A scene from Rustin (photo by David Lee, courtesy Netflix)

Flash forward to 1963, and the activist once again sees an opportunity. Racial tensions bubbling in the south lead Kennedy to announce a civil rights law, and Rustin decides that a powerful demonstration of political power is the only way to secure it. Slowly, he works his way back in, fighting against powerful black opponents, including the head of the NAACP played by Chris Rock, Congressman Adam Clayton Powell, Jr. (Jeffrey Wright), and certain labor organizers. On his corner are activist Ella Baker (Audra Macdonald) and labor activist A. Philip Randolph (Glynn Turman), and at least two male love interests (played by Gus Halper and Johnny Ramey).

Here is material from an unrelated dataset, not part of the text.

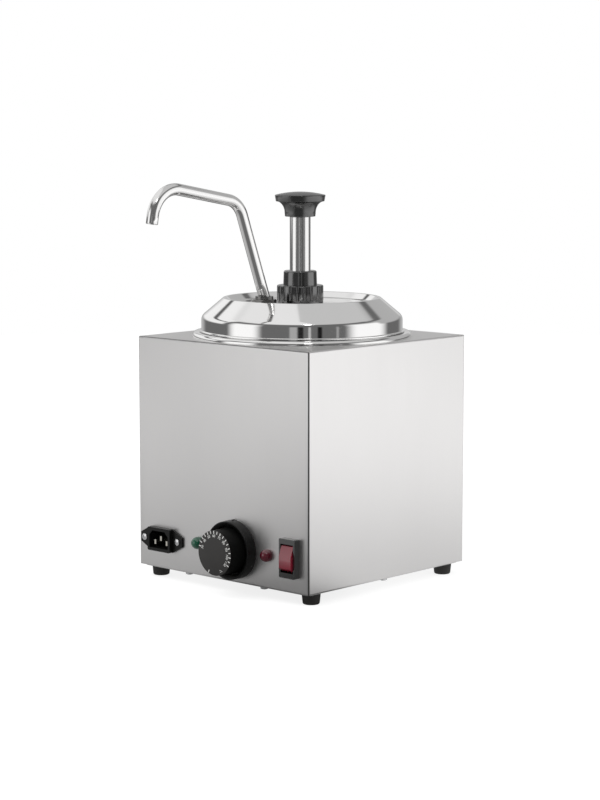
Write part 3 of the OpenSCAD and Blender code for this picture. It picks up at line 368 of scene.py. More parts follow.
SHEET_STEEL = Finish(
    "sheet_steel", (0.83, 0.82, 0.815), 0.36, Grain.ROLLED, metallic=1.0, shade=0.015, uneven=0.03
)
MIRROR_STEEL = Finish(
    "mirror_steel", (0.86, 0.855, 0.85), 0.07, Grain.SPUN, metallic=1.0, shade=0.01, uneven=0.015
)
TUBE_STEEL = Finish(
    "tube_steel", (0.84, 0.835, 0.83), 0.12, Grain.DRAWN, metallic=1.0, shade=0.01, uneven=0.02
)
PLAIN_STEEL = Finish("plain_steel", (0.66, 0.66, 0.66), 0.34, Grain.DRAWN, metallic=1.0, shade=0.03)
CAST_STEEL = Finish("valve_steel", (0.56, 0.56, 0.57), 0.42, Grain.MOULDED, metallic=1.0)
BRIGHT_STEEL = Finish(
    "turned_steel", (0.80, 0.80, 0.81), 0.18, Grain.DRAWN, metallic=1.0, shade=0.02, uneven=0.03
)
NUT_STEEL = Finish("nut_steel", (0.24, 0.235, 0.23), 0.28, Grain.MOULDED, metallic=1.0)
GLOSS_BLACK = Finish(
    "gloss_black", (0.003, 0.003, 0.0028), 0.14, Grain.MOULDED, shade=0.1, uneven=0.02, ior=2.4
)
KNOB_BLACK = Finish("knob_black", (0.004, 0.004, 0.0038), 0.21, Grain.MOULDED, shade=0.1, ior=2.1)
PANEL_BLACK = Finish("panel_black", (0.006, 0.006, 0.0058), 0.34, Grain.MOULDED, shade=0.1, specular=0.3)
DIAL_BLACK = Finish("dial_black", (0.004, 0.004, 0.0038), 0.45, Grain.MOULDED, shade=0.1, specular=0.12)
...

It is a who’s who of the civil rights era, but Wolfe’s camera and the straightforward script by Oscar winner Dustin Lance Black and Julian Breece rightly keep the focus on Rustin. You will not hear words about dreams, and that is by design. The idea is to revive a character that had been wrongfully maligned by other leaders of the era, and in that sense Rustin is a triumph. It also succeeds in recounting an uncomplicated and undemanding logistical organization for the march itself, layered in between the backroom contrivances of the time.

A scene from Rustin (photo by David Lee, courtesy Netflix)

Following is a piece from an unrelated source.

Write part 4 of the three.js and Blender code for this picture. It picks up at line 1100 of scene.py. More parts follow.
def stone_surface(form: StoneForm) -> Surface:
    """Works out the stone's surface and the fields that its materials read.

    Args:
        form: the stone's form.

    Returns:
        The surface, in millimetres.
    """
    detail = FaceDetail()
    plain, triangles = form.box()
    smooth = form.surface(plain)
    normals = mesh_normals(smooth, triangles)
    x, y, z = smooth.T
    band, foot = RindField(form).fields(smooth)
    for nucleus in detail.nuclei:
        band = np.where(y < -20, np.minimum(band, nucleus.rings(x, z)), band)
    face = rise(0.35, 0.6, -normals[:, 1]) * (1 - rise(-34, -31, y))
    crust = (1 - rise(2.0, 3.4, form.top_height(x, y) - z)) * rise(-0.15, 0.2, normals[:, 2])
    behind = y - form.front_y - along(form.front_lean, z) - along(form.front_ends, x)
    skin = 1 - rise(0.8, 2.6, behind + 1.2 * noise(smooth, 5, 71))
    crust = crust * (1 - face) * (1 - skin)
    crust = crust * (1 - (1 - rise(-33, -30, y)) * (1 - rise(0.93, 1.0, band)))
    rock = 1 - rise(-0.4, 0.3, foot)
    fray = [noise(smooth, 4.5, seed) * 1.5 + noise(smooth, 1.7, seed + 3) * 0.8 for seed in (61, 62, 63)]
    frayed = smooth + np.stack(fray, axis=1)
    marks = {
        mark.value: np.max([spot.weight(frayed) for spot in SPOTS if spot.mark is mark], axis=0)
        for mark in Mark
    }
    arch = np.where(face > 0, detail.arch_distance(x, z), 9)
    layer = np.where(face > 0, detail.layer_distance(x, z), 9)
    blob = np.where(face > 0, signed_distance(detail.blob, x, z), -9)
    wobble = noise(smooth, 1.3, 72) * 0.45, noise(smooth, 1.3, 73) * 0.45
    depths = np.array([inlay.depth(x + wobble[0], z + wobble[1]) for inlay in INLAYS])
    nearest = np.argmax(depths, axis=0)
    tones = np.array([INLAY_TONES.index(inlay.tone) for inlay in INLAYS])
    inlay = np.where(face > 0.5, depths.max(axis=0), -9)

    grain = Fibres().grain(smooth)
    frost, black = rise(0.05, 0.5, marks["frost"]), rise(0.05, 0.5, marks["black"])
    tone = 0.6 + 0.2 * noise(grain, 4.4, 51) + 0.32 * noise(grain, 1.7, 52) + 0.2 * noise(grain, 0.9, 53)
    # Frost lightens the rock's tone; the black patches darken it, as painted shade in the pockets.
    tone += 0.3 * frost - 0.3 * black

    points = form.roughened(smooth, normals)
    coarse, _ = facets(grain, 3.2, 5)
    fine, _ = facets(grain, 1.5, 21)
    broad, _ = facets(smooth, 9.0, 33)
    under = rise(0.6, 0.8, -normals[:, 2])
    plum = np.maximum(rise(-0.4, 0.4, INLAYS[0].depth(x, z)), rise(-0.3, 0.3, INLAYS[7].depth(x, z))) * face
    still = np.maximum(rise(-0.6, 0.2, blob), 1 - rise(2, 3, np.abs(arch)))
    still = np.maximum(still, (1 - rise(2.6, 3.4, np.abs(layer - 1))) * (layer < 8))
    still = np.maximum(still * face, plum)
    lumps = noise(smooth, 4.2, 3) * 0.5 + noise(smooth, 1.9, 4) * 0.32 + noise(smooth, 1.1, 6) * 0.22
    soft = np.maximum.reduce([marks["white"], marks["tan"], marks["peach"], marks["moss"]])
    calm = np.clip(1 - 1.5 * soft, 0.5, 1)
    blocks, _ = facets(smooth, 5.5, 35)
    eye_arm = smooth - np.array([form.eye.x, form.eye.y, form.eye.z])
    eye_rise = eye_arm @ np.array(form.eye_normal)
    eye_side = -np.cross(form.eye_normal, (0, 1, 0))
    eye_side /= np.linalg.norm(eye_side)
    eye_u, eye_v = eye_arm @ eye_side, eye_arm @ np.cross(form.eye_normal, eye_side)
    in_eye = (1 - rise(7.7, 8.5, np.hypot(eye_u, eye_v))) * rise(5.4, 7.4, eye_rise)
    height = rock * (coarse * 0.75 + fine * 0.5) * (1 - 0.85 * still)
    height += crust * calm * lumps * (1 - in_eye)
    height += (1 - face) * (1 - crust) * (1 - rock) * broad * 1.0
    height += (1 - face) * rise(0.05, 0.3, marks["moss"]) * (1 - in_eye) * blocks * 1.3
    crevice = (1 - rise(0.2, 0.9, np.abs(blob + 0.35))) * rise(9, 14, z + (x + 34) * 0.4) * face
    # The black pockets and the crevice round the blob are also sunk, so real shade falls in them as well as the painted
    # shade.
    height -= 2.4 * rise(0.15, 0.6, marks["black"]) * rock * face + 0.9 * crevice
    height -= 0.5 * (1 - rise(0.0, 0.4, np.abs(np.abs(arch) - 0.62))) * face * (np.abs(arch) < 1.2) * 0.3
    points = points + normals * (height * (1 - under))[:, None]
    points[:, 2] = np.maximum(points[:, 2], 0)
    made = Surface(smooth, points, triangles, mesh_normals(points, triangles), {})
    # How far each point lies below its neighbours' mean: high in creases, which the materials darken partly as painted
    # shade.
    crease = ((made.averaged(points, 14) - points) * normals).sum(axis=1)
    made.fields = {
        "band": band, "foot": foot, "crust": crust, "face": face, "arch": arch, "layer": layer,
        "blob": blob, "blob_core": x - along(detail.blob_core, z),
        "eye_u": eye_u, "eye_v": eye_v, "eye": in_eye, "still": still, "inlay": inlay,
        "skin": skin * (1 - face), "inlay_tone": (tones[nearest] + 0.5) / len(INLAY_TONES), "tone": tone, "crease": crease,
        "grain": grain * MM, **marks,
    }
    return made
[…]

The film’s best moments are when younger activists, inspired by Rustin’s true-to-the-bone convictions, take to the streets to raise funds, organize labor leaders and churches, and explain their plight to theoretically sympathetic but fundamentally disinterested audiences. To the extent the movie becomes a proxy for celebrating the historic vision and achievement that these people put together, led by one improbable leader on the backend, it is worth every accolade.

Beyond that, Rustin is an upfront movie that makes some curious choices about tone. At the outset, the script adopts a playful tone that seems incoherent with the gravity of the moment in Rustin’s ouster. That sort of sing-song approach persists in Brandford Marsalis’s score and makes sense when the movie covers, in rapidly edited fashion, the various steps taken to construct a March on Washington headquarters from the ground up.

It is a difficult to understand the choice, however, when it comes to portraying the brutally unfair treatment of a committed civil rights worker who was rejected by those around him based on an immutable characteristic. It is meant to be a film that is accessible to most audiences—it is a good conceit in the context of spreading this story far and wide, but it does not necessarily make for compelling or transcendental filmmaking.

Rustin’s grappling with his own sexuality is also given short thrift. He is unable to fully commit himself in those moments, an issue the script ascribes to his dedication to the cause. That notion is itself difficult to square with Rustin’s decision, later on, to step aside at the moment of crowning glory. Given that the film is ultimately focused on redeeming the forgotten character—Obama mentions the Presidential Medal of Freedom after all—it is confounding that it does not bother to explain why or how Rustin was again ousted from good standing after having been readmitted into the fold.

GLynn Thurman (L) with Domingo in Rustin (Netflix)

The single most compelling reaching to watch this film—aside from the historical curiosity—is Domingo’s performance. Slowly but surely he has developed into one of the most complex and complete actors working today. While those first few unfortunate scenes suggest he may overact along with the inconsistent tone of the script, Domingo settles nicely into the role as the movie permits him to do so. Scene by scene, Domingo embodies this character with his quirks, his sayings, his flaws, and his ability to finally express tender emotion in addition to solid conviction and determination.

Some—even most—films about serious historical moments convey the gravitas of the proceedings with drama in their execution, from acting, to score, to lighting. Rustin makes a different choice, to abandon the tragedy and exalt the achievement. It is a celebration. While that awkward juxtaposition is at times difficult to square in the script’s tone, Rustin is successful. The riveting performance at the heart of the film is most of the reason why.

Grade: B

Rustin had its World Premiere at the Telluride Film Festival and will be released by Netflix in theaters on November 3, 2023.